Print the data exactly, leaving nothing out.
⟨
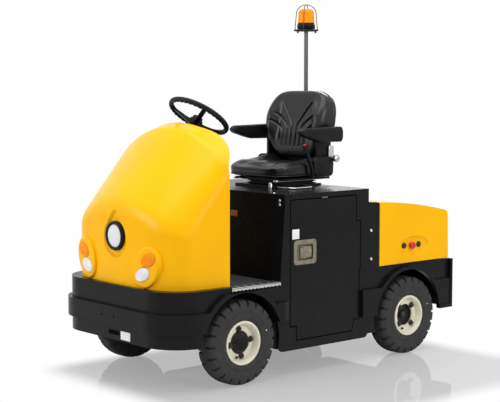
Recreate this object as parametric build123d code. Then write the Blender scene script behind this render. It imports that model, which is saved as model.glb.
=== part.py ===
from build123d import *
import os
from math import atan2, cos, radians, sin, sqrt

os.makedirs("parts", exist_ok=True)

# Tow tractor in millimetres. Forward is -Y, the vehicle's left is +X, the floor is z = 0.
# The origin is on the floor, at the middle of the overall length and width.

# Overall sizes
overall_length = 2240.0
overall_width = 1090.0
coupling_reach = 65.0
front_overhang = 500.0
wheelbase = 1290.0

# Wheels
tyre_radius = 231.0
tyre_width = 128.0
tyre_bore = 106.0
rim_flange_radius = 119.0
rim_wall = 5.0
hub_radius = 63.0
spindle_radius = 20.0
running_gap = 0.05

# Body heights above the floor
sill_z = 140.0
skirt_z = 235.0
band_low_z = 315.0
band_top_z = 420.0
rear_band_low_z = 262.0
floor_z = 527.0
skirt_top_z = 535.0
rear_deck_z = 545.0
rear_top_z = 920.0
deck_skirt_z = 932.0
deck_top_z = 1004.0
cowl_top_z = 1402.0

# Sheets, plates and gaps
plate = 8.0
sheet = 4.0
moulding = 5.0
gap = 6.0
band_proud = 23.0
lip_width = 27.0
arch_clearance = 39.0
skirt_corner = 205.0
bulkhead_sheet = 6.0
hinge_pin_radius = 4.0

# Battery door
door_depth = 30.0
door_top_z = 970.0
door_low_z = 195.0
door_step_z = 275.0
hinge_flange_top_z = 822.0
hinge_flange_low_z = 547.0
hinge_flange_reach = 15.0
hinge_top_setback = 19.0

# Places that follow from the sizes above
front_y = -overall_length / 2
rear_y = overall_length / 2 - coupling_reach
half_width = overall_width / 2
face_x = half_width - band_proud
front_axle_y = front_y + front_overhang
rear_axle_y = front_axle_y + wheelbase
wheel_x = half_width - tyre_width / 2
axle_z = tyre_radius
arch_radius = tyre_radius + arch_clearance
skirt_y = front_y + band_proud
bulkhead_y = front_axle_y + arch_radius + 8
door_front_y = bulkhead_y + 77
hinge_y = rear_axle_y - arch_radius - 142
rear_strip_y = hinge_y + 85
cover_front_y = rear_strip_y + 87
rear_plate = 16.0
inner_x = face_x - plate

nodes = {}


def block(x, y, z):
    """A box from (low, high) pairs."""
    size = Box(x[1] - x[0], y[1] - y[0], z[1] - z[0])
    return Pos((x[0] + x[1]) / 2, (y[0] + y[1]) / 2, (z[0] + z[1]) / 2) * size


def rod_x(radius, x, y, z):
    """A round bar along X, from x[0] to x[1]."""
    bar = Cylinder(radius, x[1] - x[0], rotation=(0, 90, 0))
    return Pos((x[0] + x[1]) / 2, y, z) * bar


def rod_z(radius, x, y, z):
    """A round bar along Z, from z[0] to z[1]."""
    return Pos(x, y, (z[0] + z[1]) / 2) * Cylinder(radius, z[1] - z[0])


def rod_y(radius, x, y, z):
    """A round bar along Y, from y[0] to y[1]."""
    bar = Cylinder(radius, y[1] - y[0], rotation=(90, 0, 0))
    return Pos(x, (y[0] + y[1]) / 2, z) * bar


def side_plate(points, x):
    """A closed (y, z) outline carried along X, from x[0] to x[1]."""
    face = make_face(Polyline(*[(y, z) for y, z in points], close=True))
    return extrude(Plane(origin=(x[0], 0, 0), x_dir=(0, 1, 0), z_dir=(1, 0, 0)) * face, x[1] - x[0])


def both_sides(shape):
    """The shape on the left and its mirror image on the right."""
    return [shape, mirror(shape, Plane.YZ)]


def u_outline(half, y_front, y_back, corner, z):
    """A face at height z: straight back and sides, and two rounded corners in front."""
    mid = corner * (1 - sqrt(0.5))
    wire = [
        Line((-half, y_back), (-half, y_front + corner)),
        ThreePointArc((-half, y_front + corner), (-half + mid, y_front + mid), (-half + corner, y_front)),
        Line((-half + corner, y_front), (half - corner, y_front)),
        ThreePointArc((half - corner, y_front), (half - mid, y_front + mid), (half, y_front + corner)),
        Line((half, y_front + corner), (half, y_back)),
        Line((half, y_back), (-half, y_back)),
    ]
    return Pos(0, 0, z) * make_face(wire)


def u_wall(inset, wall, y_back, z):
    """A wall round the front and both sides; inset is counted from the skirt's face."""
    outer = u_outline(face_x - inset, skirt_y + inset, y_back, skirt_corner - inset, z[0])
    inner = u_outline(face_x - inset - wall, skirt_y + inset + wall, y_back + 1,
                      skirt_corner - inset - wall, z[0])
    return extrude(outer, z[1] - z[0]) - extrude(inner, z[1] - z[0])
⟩
TASK RESPONSE |
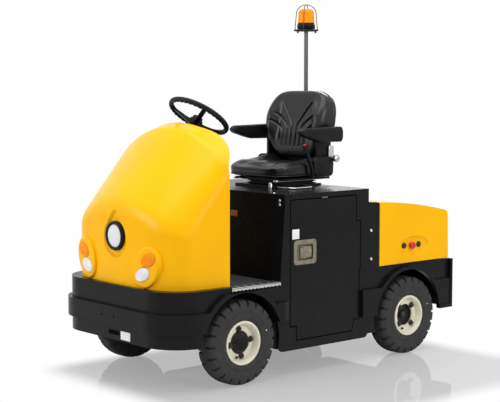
Recreate this object as parametric build123d code. Then write the Blender scene script behind this render. It imports that model, which is saved as model.glb.
=== part.py ===
from build123d import *
import os
from math import atan2, cos, radians, sin, sqrt

os.makedirs("parts", exist_ok=True)

# Tow tractor in millimetres. Forward is -Y, the vehicle's left is +X, the floor is z = 0.
# The origin is on the floor, at the middle of the overall length and width.

# Overall sizes
overall_length = 2240.0
overall_width = 1090.0
coupling_reach = 65.0
front_overhang = 500.0
wheelbase = 1290.0

# Wheels
tyre_radius = 231.0
tyre_width = 128.0
tyre_bore = 106.0
rim_flange_radius = 119.0
rim_wall = 5.0
hub_radius = 63.0
spindle_radius = 20.0
running_gap = 0.05

# Body heights above the floor
sill_z = 140.0
skirt_z = 235.0
band_low_z = 315.0
band_top_z = 420.0
rear_band_low_z = 262.0
floor_z = 527.0
skirt_top_z = 535.0
rear_deck_z = 545.0
rear_top_z = 920.0
deck_skirt_z = 932.0
deck_top_z = 1004.0
cowl_top_z = 1402.0

# Sheets, plates and gaps
plate = 8.0
sheet = 4.0
moulding = 5.0
gap = 6.0
band_proud = 23.0
lip_width = 27.0
arch_clearance = 39.0
skirt_corner = 205.0
bulkhead_sheet = 6.0
hinge_pin_radius = 4.0

# Battery door
door_depth = 30.0
door_top_z = 970.0
door_low_z = 195.0
door_step_z = 275.0
hinge_flange_top_z = 822.0
hinge_flange_low_z = 547.0
hinge_flange_reach = 15.0
hinge_top_setback = 19.0

# Places that follow from the sizes above
front_y = -overall_length / 2
rear_y = overall_length / 2 - coupling_reach
half_width = overall_width / 2
face_x = half_width - band_proud
front_axle_y = front_y + front_overhang
rear_axle_y = front_axle_y + wheelbase
wheel_x = half_width - tyre_width / 2
axle_z = tyre_radius
arch_radius = tyre_radius + arch_clearance
skirt_y = front_y + band_proud
bulkhead_y = front_axle_y + arch_radius + 8
door_front_y = bulkhead_y + 77
hinge_y = rear_axle_y - arch_radius - 142
rear_strip_y = hinge_y + 85
cover_front_y = rear_strip_y + 87
rear_plate = 16.0
inner_x = face_x - plate

nodes = {}


def block(x, y, z):
    """A box from (low, high) pairs."""
    size = Box(x[1] - x[0], y[1] - y[0], z[1] - z[0])
    return Pos((x[0] + x[1]) / 2, (y[0] + y[1]) / 2, (z[0] + z[1]) / 2) * size


def rod_x(radius, x, y, z):
    """A round bar along X, from x[0] to x[1]."""
    bar = Cylinder(radius, x[1] - x[0], rotation=(0, 90, 0))
    return Pos((x[0] + x[1]) / 2, y, z) * bar


def rod_z(radius, x, y, z):
    """A round bar along Z, from z[0] to z[1]."""
    return Pos(x, y, (z[0] + z[1]) / 2) * Cylinder(radius, z[1] - z[0])


def rod_y(radius, x, y, z):
    """A round bar along Y, from y[0] to y[1]."""
    bar = Cylinder(radius, y[1] - y[0], rotation=(90, 0, 0))
    return Pos(x, (y[0] + y[1]) / 2, z) * bar


def side_plate(points, x):
    """A closed (y, z) outline carried along X, from x[0] to x[1]."""
    face = make_face(Polyline(*[(y, z) for y, z in points], close=True))
    return extrude(Plane(origin=(x[0], 0, 0), x_dir=(0, 1, 0), z_dir=(1, 0, 0)) * face, x[1] - x[0])


def both_sides(shape):
    """The shape on the left and its mirror image on the right."""
    return [shape, mirror(shape, Plane.YZ)]


def u_outline(half, y_front, y_back, corner, z):
    """A face at height z: straight back and sides, and two rounded corners in front."""
    mid = corner * (1 - sqrt(0.5))
    wire = [
        Line((-half, y_back), (-half, y_front + corner)),
        ThreePointArc((-half, y_front + corner), (-half + mid, y_front + mid), (-half + corner, y_front)),
        Line((-half + corner, y_front), (half - corner, y_front)),
        ThreePointArc((half - corner, y_front), (half - mid, y_front + mid), (half, y_front + corner)),
        Line((half, y_front + corner), (half, y_back)),
        Line((half, y_back), (-half, y_back)),
    ]
    return Pos(0, 0, z) * make_face(wire)


def u_wall(inset, wall, y_back, z):
    """A wall round the front and both sides; inset is counted from the skirt's face."""
    outer = u_outline(face_x - inset, skirt_y + inset, y_back, skirt_corner - inset, z[0])
    inner = u_outline(face_x - inset - wall, skirt_y + inset + wall, y_back + 1,
                      skirt_corner - inset - wall, z[0])
    return extrude(outer, z[1] - z[0]) - extrude(inner, z[1] - z[0])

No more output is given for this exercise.